Now, there's no reason you--"you" being "anyone"--has to agree that Y was better/cooler/more interesting. There's no reason to assume that the majority of the audience will agree. And that's fine. But agree or disagree, I guarantee you that these changes were made because someone involved thought they were making an improvement, not because they felt like changing things for the heck of it.
 

There's no such thing, in a creative endeavor.

No, really.

Every change made in 4E--or 3E, or 2E, or the new World of Darkness, or Rob Zombie's version of Halloween, or Batman Begins--was made because someone in the creative team thought it was better this way. It wasn't "Let's change X because we can." It was "Let's change X because Y is better/cooler/more interesting."

Dude...

I don't know how the creative endeavors you've had the pleasure of enduring are like, but I've often seen stuff changed just because it wants to be different, or on a whim, or for a reason that doesn't hold up under scrutiny but they want to try it anyway.

A lot of these get weeded out in the editing/re-writing process (thank the gods for good editors!), but some stay in for a variety of reasons.

The creative process is usually not that focused. IMXP, it's more exploratory, organic, tinkering, about twisting and tweaking the world to communicate a distinct thought. This is true for the music, visual art, writing, and performance that I've been parts of. Indeed, one of the big messages of creative "serious play" is that you're free to experiment without a deliberate goal in mind -- no need to enhance, just to toy with, tinker with, adjust, mess with, screw with, try something different with, and maybe find something new and cool with. It's generally the managers, suits, editors, and other organizational types that figure out what it's about and how to market it and what it's better or worse at. It's the creator's job usually to just create it, for the sake of creating it.

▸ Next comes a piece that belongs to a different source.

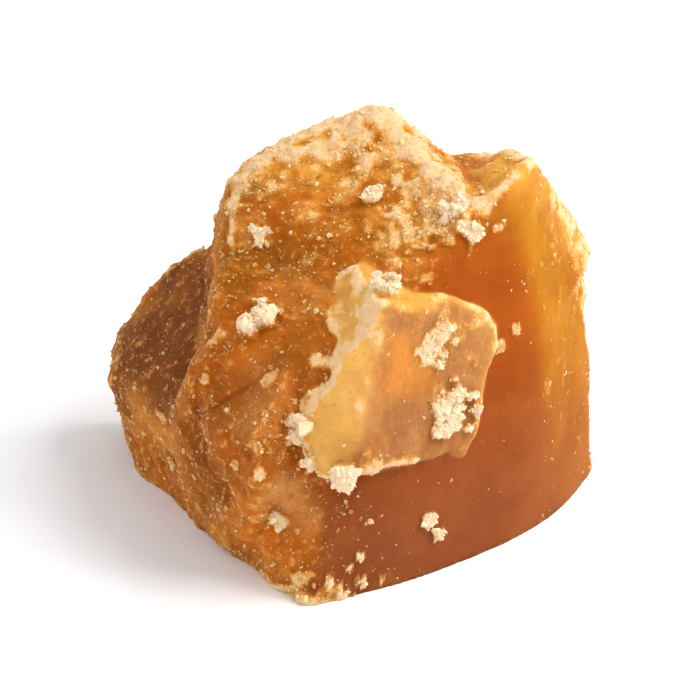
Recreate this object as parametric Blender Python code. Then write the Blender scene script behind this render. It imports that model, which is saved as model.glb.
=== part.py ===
"""A jaggery block: one lump of set cane sugar, broken by hand from a larger cake.

The block is a stack of break planes round a heart point. Along any ray from the heart the
surface lies at the nearest break plane, with the edge between two planes rounded off. Four
bodies of this kind grow into one another: the core, a peak left standing at its right end,
a ledge low on its left and a flake still stuck to the smooth split in front. Rough breaks
are then humped and hollowed. Metres, +Z up, the front of the block faces -Y.
"""

import math
from collections import namedtuple

import bmesh
import bpy
import numpy as np

NODE = "jaggery_block"
HEART_HEIGHT = 0.0130  # of the heart point above the surface the block rests on
SIDE_STEPS = 28  # quads along each side of the six square patches the block is laid out on
JOINING = 40  # power that blends two bodies where they meet: higher makes a sharper valley
HUMPS = (  # (size across, height) of the humps and hollows of a rough break
    (0.0065, 0.0009),
    (0.0028, 0.0005),
)
SHARP_ANGLE = math.radians(50)  # edges bent more than this are shaded sharp
LATTICE = 32  # corners along each side of the repeating lattice of random heights
SEED = 7

COLOUR = (0.52, 0.17, 0.035, 1.0)  # amber brown, linear
ROUGHNESS = 0.55

# one break plane: where it faces round Z and its rise above level in degrees, its distance
# from the heart in metres and how rough the break is, 0 to 1
Break = namedtuple("Break", "facing rise reach rough")
# one body: its break planes, the power that rounds its edges and, for a body that stands
# out of the core, the way it points and the girth of the paraboloid that closes it behind
Body = namedtuple("Body", "edge breaks facing rise girth", defaults=(None, None, None))

# planes that two bodies share, so that one face runs on over both
SPLIT_MIDDLE = Break(facing=-54, rise=9.5, reach=0.0085, rough=0.0)
SPLIT_FAR = Break(facing=-42, rise=5, reach=0.0107, rough=0.0)
RIGHT_END = Break(facing=-24, rise=7, reach=0.0125, rough=0.15)
FRONT_SLOPE = Break(facing=238, rise=58, reach=0.0078, rough=0.8)
LOWER_LEFT = Break(facing=212, rise=-9, reach=0.0120, rough=0.9)
BACK_RIGHT = Break(facing=78, rise=-9, reach=0.0136, rough=0.8)
BELOW = Break(facing=0, rise=-90, reach=0.0145, rough=0.1)  # below the flat underside

CORE = Body(
    edge=26,
    breaks=(
        Break(facing=-68, rise=7, reach=0.0095, rough=0.05),  # near end of the split
        SPLIT_MIDDLE,
        SPLIT_FAR,
        RIGHT_END,
        FRONT_SLOPE,
        Break(facing=238, rise=14, reach=0.0091, rough=0.9),  # near left side
        LOWER_LEFT,
        Break(facing=180, rise=18, reach=0.0102, rough=1.0),  # upper left side
        Break(facing=152, rise=44, reach=0.0139, rough=0.9),  # upper left corner
        Break(facing=112, rise=46, reach=0.0156, rough=0.9),  # back slope, left
        Break(facing=46, rise=44, reach=0.0166, rough=0.9),  # back slope, right
        Break(facing=20, rise=50, reach=0.0142, rough=0.9),  # right shoulder of the top
        BACK_RIGHT,
        Break(facing=116, rise=2, reach=0.0134, rough=0.8),  # back, left
        Break(facing=26, rise=-2, reach=0.0190, rough=0.5),  # back right corner
        BELOW,
    ),
)

PEAK = Body(
    edge=26,
    breaks=(
        SPLIT_MIDDLE,
        SPLIT_FAR,
        RIGHT_END,
        FRONT_SLOPE,
        BACK_RIGHT,
        Break(facing=46, rise=44, reach=0.0176, rough=0.8),  # back
        Break(facing=20, rise=25, reach=0.0186, rough=0.8),  # right back corner
        Break(facing=90, rise=60, reach=0.0138, rough=0.8),  # top
        Break(facing=165, rise=55, reach=0.0046, rough=0.8),  # left
    ),
    facing=22,
    rise=42,
    girth=0.0034,
)

LEDGE = Body(
    edge=26,
    breaks=(
        Break(facing=197, rise=43, reach=0.0067, rough=0.4),  # top
        LOWER_LEFT,
        Break(facing=188, rise=-14, reach=0.0168, rough=0.8),  # end
        Break(facing=130, rise=10, reach=0.0176, rough=0.9),  # back
        BELOW,
    ),
    facing=184,
    rise=-12,
    girth=0.0060,
)

FLAKE = Body(
    edge=36,
    breaks=(
        Break(facing=-50, rise=9, reach=0.0094, rough=0.35),  # face
        Break(facing=243, rise=24, reach=0.0096, rough=0.45),  # left side
        Break(facing=17, rise=-20, reach=0.0076, rough=0.5),  # right edge
        Break(facing=-72, rise=-63, reach=0.0082, rough=0.5),  # lower edge
        Break(facing=18, rise=71, reach=0.0078, rough=0.5),  # upper edge, left
        Break(facing=25, rise=57, reach=0.0079, rough=0.5),  # upper edge, right
        Break(facing=27, rise=38, reach=0.0083, rough=0.5),  # upper right corner
        Break(facing=202, rise=33, reach=0.0056, rough=0.5),  # upper left edge
    ),
    facing=-52,
    rise=8,
    girth=0.0050,
)


def heading(facing, rise):
    """Unit vector of a facing and a rise in degrees."""
    round_z, up = math.radians(facing), math.radians(rise)
    return np.array((math.cos(round_z) * math.cos(up), math.sin(round_z) * math.cos(up), math.sin(up)))


def body_reach(rays, body):
    """Distance along each ray to the body's nearest surface, and how rough the break is there.

    The distance is a p-norm of 1/distance over the break planes, so p rounds the edges.
    """
    nearness = [np.maximum(rays @ heading(b.facing, b.rise), 0) / b.reach for b in body.breaks]
    rough = [b.rough for b in body.breaks]
    if body.girth:
        nearness.append((1 - rays @ heading(body.facing, body.rise)) / body.girth)
        rough.append(1)
    shares = np.power(nearness, body.edge)
    total = shares.sum(axis=0)
    return total ** (-1 / body.edge), rough @ shares / total


def lattice_noise(points, cell, seed):
    """Smooth noise, -1 to 1: random heights at a cubic lattice's corners, blended by a quintic."""
    heights = np.random.default_rng(seed).uniform(-1, 1, (LATTICE, LATTICE, LATTICE))
    scaled = points / cell
    corner = np.floor(scaled).astype(int)
    along = scaled - corner
    along = along**3 * (along * (along * 6 - 15) + 10)
    total = 0
    for step in np.ndindex(2, 2, 2):
        weight = np.prod(np.where(step, along, 1 - along), axis=-1)
        near = (corner + step) % LATTICE
        total = total + weight * heights[near[:, 0], near[:, 1], near[:, 2]]
    return total


def block_points(rays):
    """The block's surface along rays from its heart, before its underside is cut flat."""
    found = [body_reach(rays, body) for body in (CORE, PEAK, LEDGE, FLAKE)]
    reaches = np.array([reach for reach, _ in found])
    longest = reaches.max(axis=0)
    shares = (reaches / longest) ** JOINING
    reach = longest * shares.sum(axis=0) ** (1 / JOINING)
    rough = np.sum(shares * [rough for _, rough in found], axis=0) / shares.sum(axis=0)
    smooth_points = rays * reach[:, None]
    for number, (across, height) in enumerate(HUMPS):
        reach = reach + rough * height * lattice_noise(smooth_points, across, SEED + number)
    return rays * reach[:, None] + (0, 0, HEART_HEIGHT)


def clear_scene():
    for thing in list(bpy.data.objects):
        bpy.data.objects.remove(thing)


def make_jaggery():
    """Amber set sugar: dull, not metallic."""
    jaggery = bpy.data.materials.new("jaggery")
    jaggery.use_nodes = True
    shader = jaggery.node_tree.nodes["Principled BSDF"]
    shader.inputs["Base Color"].default_value = COLOUR
    shader.inputs["Roughness"].default_value = ROUGHNESS
    shader.inputs["Metallic"].default_value = 0.0
    jaggery.diffuse_color = COLOUR
    return jaggery


def cut_flat(shape):
    """Cut away what lies below z = 0 and close the cut with one flat face."""
    everything = shape.verts[:] + shape.edges[:] + shape.faces[:]
    bmesh.ops.bisect_plane(shape, geom=everything, plane_no=(0, 0, 1), clear_inner=True)
    rim = [edge for edge in shape.edges if edge.is_boundary]
    bmesh.ops.edgeloop_fill(shape, edges=rim)
    bmesh.ops.recalc_face_normals(shape, faces=shape.faces[:])


def centre(shape):
    """Move the shape sideways so that the middle of its bounds is over the origin."""
    points = np.array([corner.co for corner in shape.verts])
    middle = (points.min(axis=0) + points.max(axis=0)) / 2
    bmesh.ops.translate(shape, verts=shape.verts[:], vec=(-middle[0], -middle[1], 0))


def make_block(group):
    mesh = bpy.data.meshes.new(NODE)
    shape = bmesh.new()
    bmesh.ops.create_cube(shape, size=2)
    bmesh.ops.subdivide_edges(shape, edges=shape.edges[:], cuts=SIDE_STEPS - 1, use_grid_fill=True)
    rays = np.array([corner.co for corner in shape.verts])
    rays = np.tan(rays * math.pi / 4)  # even steps of angle
    rays /= np.linalg.norm(rays, axis=1, keepdims=True)
    for corner, point in zip(shape.verts, block_points(rays)):
        corner.co = point
    cut_flat(shape)
    centre(shape)
    shape.to_mesh(mesh)
    shape.free()
    mesh.shade_smooth()
    mesh.set_sharp_from_angle(angle=SHARP_ANGLE)
    mesh.materials.append(make_jaggery())
    group.objects.link(bpy.data.objects.new(NODE, mesh))


def main():
    clear_scene()
    group = bpy.data.collections.new(NODE)
    bpy.context.scene.collection.children.link(group)
    make_block(group)


main()
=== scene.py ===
import math
from collections import namedtuple

import bpy
import numpy as np
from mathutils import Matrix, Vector


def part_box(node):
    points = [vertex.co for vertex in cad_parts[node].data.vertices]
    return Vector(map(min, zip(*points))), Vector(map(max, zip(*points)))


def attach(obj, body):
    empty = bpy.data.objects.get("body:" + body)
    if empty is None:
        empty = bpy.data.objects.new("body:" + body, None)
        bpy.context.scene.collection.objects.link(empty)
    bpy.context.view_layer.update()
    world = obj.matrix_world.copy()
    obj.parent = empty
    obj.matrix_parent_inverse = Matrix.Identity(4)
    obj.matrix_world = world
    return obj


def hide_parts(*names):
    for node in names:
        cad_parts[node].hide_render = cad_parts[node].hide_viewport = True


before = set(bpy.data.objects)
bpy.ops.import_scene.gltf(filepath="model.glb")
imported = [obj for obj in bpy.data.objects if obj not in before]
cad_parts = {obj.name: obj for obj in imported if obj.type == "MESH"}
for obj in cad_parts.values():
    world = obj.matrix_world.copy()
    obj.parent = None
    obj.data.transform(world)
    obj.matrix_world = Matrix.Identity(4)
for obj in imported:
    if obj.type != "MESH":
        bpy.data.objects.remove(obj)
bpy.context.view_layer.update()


# ---- The lump ----
# One piece of set cane sugar, broken by hand from a larger cake. It split cleanly in front, where it
# is smooth and waxy, and crumbled everywhere else. Dry sugar has bloomed pale along its broken edges.
Break = namedtuple("Break", "facing rise reach rough bloom tint")
Body = namedtuple("Body", "edge shade breaks facing rise girth", defaults=(None, None, None))
Spot = namedtuple("Spot", "facing rise width height white", defaults=(1,))
Tone = namedtuple("Tone", "facing rise width part tint clear", defaults=(1,))

SIENNA = (0.385, 0.080, 0.008)  # clean split, high up
RUSSET = (0.330, 0.078, 0.009)  # clean split, near the foot
COPPER = (0.425, 0.110, 0.007)  # between the clean split and the thin right end
GOLD = (0.465, 0.176, 0.009)  # thin right end, painted with the glow of light coming through it
AMBER = (0.500, 0.150, 0.010)  # rough breaks that face up into the light, painted lighter as the lit copy of TOFFEE
TOFFEE = (0.440, 0.122, 0.013)  # rough breaks low on the left, painted darker as the shaded copy of AMBER
UMBER_SHADE = (0.190, 0.054, 0.015)  # face of the ledge: deeper brown sugar, darkened further with painted shade
BISTRE_SHADE = (0.230, 0.052, 0.003)  # dark places low on the left: darker clear sugar with painted shade
HONEY_LIT = (0.970, 0.600, 0.160)  # left side of the flake: paler sugar, painted brighter still as a lit facet
TAN = (0.475, 0.200, 0.063)  # face of the flake
STRAW = (0.780, 0.400, 0.080)  # broken edges of the flake and the peak
EMBER = (0.560, 0.142, 0.009)  # clear orange places
OCHRE = (0.360, 0.112, 0.005)  # clear brown-yellow places
APRICOT = (0.740, 0.330, 0.090)  # paler places among the clear orange ones
MARIGOLD = (0.720, 0.270, 0.040)  # warm gold on the flake
GLOW_GOLD = (0.780, 0.350, 0.040)  # paler gold painted as light: glow through the ridge of the peak and light falling on the top of the hump
CARAMEL = (0.520, 0.185, 0.045)  # milky brown between the ledge and the flake
BISCUIT = (0.420, 0.180, 0.068)  # dry tan on the flake
MAUVE_SHADE = (0.265, 0.086, 0.033)  # painted shade on the split towards the foot, darker and duller, with a dull painted reflection of the floor

SPLIT_MIDDLE = Break(-54, 9.5, 0.0085, 0.0, 0.0, SIENNA)
SPLIT_FAR = Break(-42, 5, 0.0107, 0.0, 0.0, SIENNA)
RIGHT_END = Break(-24, 7, 0.0125, 0.12, 0.05, COPPER)
FRONT_SLOPE = Break(238, 58, 0.0078, 0.8, 0.6, AMBER)
LOWER_LEFT = Break(212, -9, 0.0120, 0.9, 0.2, TOFFEE)
BACK_RIGHT = Break(78, -9, 0.0136, 0.8, 0.3, AMBER)
BELOW = Break(0, -90, 0.0145, 0.1, 0.0, TOFFEE)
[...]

Not that this invalidates your broader point at all, of course. People are going to think some changes are better and some are worse, and only where there is clear consensus is it any sort of progress, and even then, it's not without loss (THAC0 still has sympathizers). I'm sure that a product like D&D had each change seriously considered and applied, though I'm not so sure a "we need change!" dogma wasn't in place at some point. The idea that change itself was going to fix the problems seems misguided, if it was in place. If not, well, it certainly seems that it was in certain areas. ;)
 

How so? Lawful evil is gone but there is still Lawful Good and Chaotic Evil which are different from Good and Evil. Two out of your three example questions still seem to apply in 4e.

I think personally for me the big issue was the difference between

Neutral Evil and Lawful Evil

AND

Chaotic Good and Neutral Good

AND

Lawful Neutral - Neutral - Chaotic Neutral

D&D always had no problem explaining/showing the difference between LG and regular Good, but it was the Chaotic and Netral good that always seemed hazy.

Similarly, the difference between neutral and lawful evil never really seemed important. Chaotic evil and the rest of evil made sense...
 

D&D always had no problem explaining/showing the difference between LG and regular Good, but it was the Chaotic and Netral good that always seemed hazy.

You do realize that when you compare LG to "regular Good," that's Neutral Good by definition, right?

And it seemed to do just fine with Chaotic Good - I've never had a problem with a character concept of "screw the law! I know what's right and I'm doing it!" Robin Hood always seemed like a classic example of this, at least to me.